• [Information provided]:
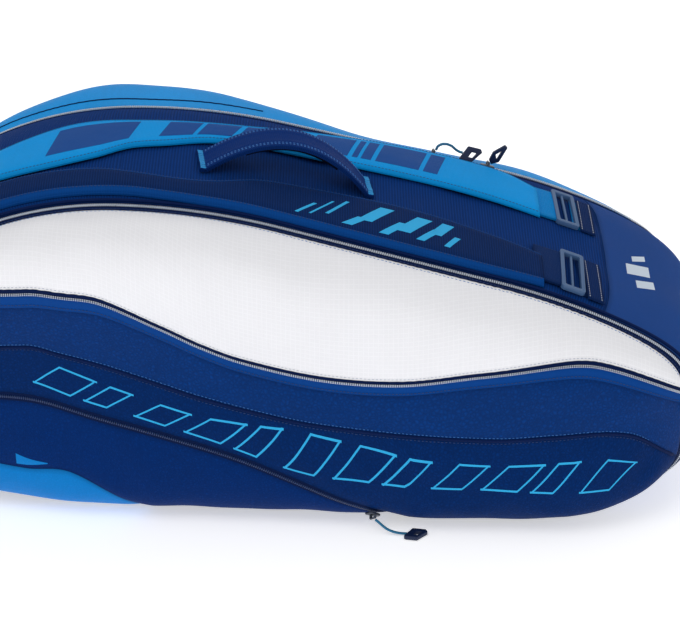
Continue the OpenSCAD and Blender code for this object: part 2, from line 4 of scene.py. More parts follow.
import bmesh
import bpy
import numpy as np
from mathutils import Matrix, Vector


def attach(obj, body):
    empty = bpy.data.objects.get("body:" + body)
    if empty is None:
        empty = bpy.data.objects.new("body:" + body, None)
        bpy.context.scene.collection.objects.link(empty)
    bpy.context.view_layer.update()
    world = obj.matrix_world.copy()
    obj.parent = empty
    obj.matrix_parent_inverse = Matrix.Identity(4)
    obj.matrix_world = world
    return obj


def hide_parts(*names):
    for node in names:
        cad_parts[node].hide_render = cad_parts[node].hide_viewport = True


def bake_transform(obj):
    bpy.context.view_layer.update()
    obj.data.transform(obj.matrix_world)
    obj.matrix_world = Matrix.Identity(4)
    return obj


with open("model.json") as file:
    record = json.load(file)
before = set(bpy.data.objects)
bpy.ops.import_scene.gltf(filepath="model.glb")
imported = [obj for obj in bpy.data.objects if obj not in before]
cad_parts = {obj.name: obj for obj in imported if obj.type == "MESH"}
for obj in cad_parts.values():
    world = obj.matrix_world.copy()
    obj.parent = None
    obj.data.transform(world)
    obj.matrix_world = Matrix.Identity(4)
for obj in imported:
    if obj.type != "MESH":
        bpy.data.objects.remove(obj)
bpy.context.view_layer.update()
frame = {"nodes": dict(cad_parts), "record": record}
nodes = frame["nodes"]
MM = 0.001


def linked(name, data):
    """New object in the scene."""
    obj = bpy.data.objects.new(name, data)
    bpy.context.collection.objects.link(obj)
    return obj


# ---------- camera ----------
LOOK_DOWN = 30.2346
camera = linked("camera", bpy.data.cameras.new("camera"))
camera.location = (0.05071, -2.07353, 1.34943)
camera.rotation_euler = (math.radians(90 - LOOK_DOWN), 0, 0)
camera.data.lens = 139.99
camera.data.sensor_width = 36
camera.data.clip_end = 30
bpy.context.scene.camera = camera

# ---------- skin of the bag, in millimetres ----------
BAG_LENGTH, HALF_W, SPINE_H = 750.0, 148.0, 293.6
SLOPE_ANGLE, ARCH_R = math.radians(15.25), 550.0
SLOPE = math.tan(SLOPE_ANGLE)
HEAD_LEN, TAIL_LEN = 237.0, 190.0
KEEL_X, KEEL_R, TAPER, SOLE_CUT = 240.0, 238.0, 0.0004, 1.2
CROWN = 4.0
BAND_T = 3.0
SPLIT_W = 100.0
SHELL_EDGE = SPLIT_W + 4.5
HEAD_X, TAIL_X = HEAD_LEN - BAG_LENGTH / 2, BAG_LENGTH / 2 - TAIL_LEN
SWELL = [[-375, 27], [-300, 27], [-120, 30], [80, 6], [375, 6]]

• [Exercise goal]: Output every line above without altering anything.

• [Exercise solution]:
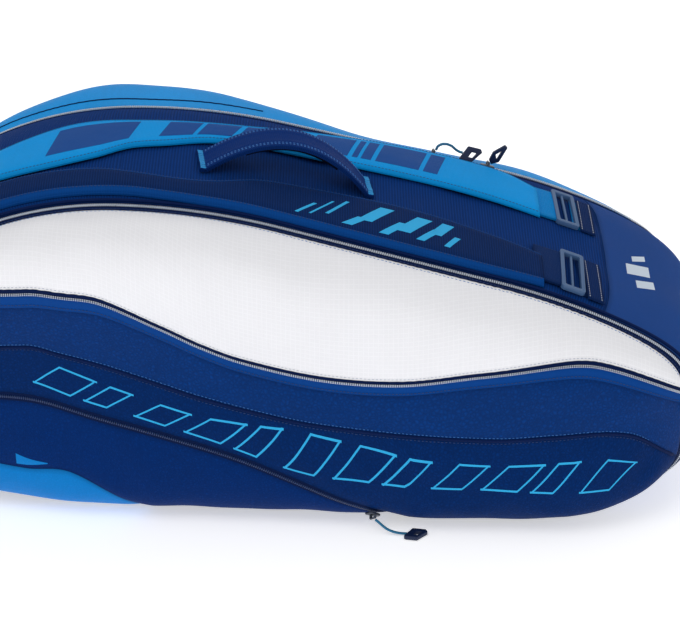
Continue the OpenSCAD and Blender code for this object: part 2, from line 4 of scene.py. More parts follow.
import bmesh
import bpy
import numpy as np
from mathutils import Matrix, Vector


def attach(obj, body):
    empty = bpy.data.objects.get("body:" + body)
    if empty is None:
        empty = bpy.data.objects.new("body:" + body, None)
        bpy.context.scene.collection.objects.link(empty)
    bpy.context.view_layer.update()
    world = obj.matrix_world.copy()
    obj.parent = empty
    obj.matrix_parent_inverse = Matrix.Identity(4)
    obj.matrix_world = world
    return obj


def hide_parts(*names):
    for node in names:
        cad_parts[node].hide_render = cad_parts[node].hide_viewport = True


def bake_transform(obj):
    bpy.context.view_layer.update()
    obj.data.transform(obj.matrix_world)
    obj.matrix_world = Matrix.Identity(4)
    return obj


with open("model.json") as file:
    record = json.load(file)
before = set(bpy.data.objects)
bpy.ops.import_scene.gltf(filepath="model.glb")
imported = [obj for obj in bpy.data.objects if obj not in before]
cad_parts = {obj.name: obj for obj in imported if obj.type == "MESH"}
for obj in cad_parts.values():
    world = obj.matrix_world.copy()
    obj.parent = None
    obj.data.transform(world)
    obj.matrix_world = Matrix.Identity(4)
for obj in imported:
    if obj.type != "MESH":
        bpy.data.objects.remove(obj)
bpy.context.view_layer.update()
frame = {"nodes": dict(cad_parts), "record": record}
nodes = frame["nodes"]
MM = 0.001


def linked(name, data):
    """New object in the scene."""
    obj = bpy.data.objects.new(name, data)
    bpy.context.collection.objects.link(obj)
    return obj


# ---------- camera ----------
LOOK_DOWN = 30.2346
camera = linked("camera", bpy.data.cameras.new("camera"))
camera.location = (0.05071, -2.07353, 1.34943)
camera.rotation_euler = (math.radians(90 - LOOK_DOWN), 0, 0)
camera.data.lens = 139.99
camera.data.sensor_width = 36
camera.data.clip_end = 30
bpy.context.scene.camera = camera

# ---------- skin of the bag, in millimetres ----------
BAG_LENGTH, HALF_W, SPINE_H = 750.0, 148.0, 293.6
SLOPE_ANGLE, ARCH_R = math.radians(15.25), 550.0
SLOPE = math.tan(SLOPE_ANGLE)
HEAD_LEN, TAIL_LEN = 237.0, 190.0
KEEL_X, KEEL_R, TAPER, SOLE_CUT = 240.0, 238.0, 0.0004, 1.2
CROWN = 4.0
BAND_T = 3.0
SPLIT_W = 100.0
SHELL_EDGE = SPLIT_W + 4.5
HEAD_X, TAIL_X = HEAD_LEN - BAG_LENGTH / 2, BAG_LENGTH / 2 - TAIL_LEN
SWELL = [[-375, 27], [-300, 27], [-120, 30], [80, 6], [375, 6]]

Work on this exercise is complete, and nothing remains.